TASK REQUIREMENTS:
Reproduce each line of the material precisely.

****************************************

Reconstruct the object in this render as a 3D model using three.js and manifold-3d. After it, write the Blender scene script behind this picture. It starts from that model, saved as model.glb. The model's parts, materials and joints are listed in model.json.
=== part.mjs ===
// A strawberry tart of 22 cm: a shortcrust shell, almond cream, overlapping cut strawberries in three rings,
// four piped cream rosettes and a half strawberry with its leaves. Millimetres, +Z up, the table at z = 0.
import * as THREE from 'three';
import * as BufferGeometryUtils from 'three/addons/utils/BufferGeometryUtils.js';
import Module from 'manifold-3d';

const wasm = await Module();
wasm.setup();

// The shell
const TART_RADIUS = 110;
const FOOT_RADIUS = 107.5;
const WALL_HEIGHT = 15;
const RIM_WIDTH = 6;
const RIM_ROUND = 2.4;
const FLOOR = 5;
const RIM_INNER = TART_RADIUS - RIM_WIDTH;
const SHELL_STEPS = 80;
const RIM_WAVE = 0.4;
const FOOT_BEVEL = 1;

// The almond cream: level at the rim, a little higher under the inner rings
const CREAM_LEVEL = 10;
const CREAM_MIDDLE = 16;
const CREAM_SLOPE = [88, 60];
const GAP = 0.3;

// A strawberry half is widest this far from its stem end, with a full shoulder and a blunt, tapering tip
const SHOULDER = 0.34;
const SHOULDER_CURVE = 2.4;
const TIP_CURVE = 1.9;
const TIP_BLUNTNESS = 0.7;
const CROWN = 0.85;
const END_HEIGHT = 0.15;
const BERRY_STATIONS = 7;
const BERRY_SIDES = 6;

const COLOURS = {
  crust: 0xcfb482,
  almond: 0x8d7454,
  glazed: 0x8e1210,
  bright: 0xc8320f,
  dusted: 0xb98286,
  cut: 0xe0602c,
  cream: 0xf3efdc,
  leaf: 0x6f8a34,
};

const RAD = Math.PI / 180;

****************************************

THE OUTPUT:
Reconstruct the object in this render as a 3D model using three.js and manifold-3d. After it, write the Blender scene script behind this picture. It starts from that model, saved as model.glb. The model's parts, materials and joints are listed in model.json.
=== part.mjs ===
// A strawberry tart of 22 cm: a shortcrust shell, almond cream, overlapping cut strawberries in three rings,
// four piped cream rosettes and a half strawberry with its leaves. Millimetres, +Z up, the table at z = 0.
import * as THREE from 'three';
import * as BufferGeometryUtils from 'three/addons/utils/BufferGeometryUtils.js';
import Module from 'manifold-3d';

const wasm = await Module();
wasm.setup();

// The shell
const TART_RADIUS = 110;
const FOOT_RADIUS = 107.5;
const WALL_HEIGHT = 15;
const RIM_WIDTH = 6;
const RIM_ROUND = 2.4;
const FLOOR = 5;
const RIM_INNER = TART_RADIUS - RIM_WIDTH;
const SHELL_STEPS = 80;
const RIM_WAVE = 0.4;
const FOOT_BEVEL = 1;

// The almond cream: level at the rim, a little higher under the inner rings
const CREAM_LEVEL = 10;
const CREAM_MIDDLE = 16;
const CREAM_SLOPE = [88, 60];
const GAP = 0.3;

// A strawberry half is widest this far from its stem end, with a full shoulder and a blunt, tapering tip
const SHOULDER = 0.34;
const SHOULDER_CURVE = 2.4;
const TIP_CURVE = 1.9;
const TIP_BLUNTNESS = 0.7;
const CROWN = 0.85;
const END_HEIGHT = 0.15;
const BERRY_STATIONS = 7;
const BERRY_SIDES = 6;

const COLOURS = {
  crust: 0xcfb482,
  almond: 0x8d7454,
  glazed: 0x8e1210,
  bright: 0xc8320f,
  dusted: 0xb98286,
  cut: 0xe0602c,
  cream: 0xf3efdc,
  leaf: 0x6f8a34,
};

const RAD = Math.PI / 180;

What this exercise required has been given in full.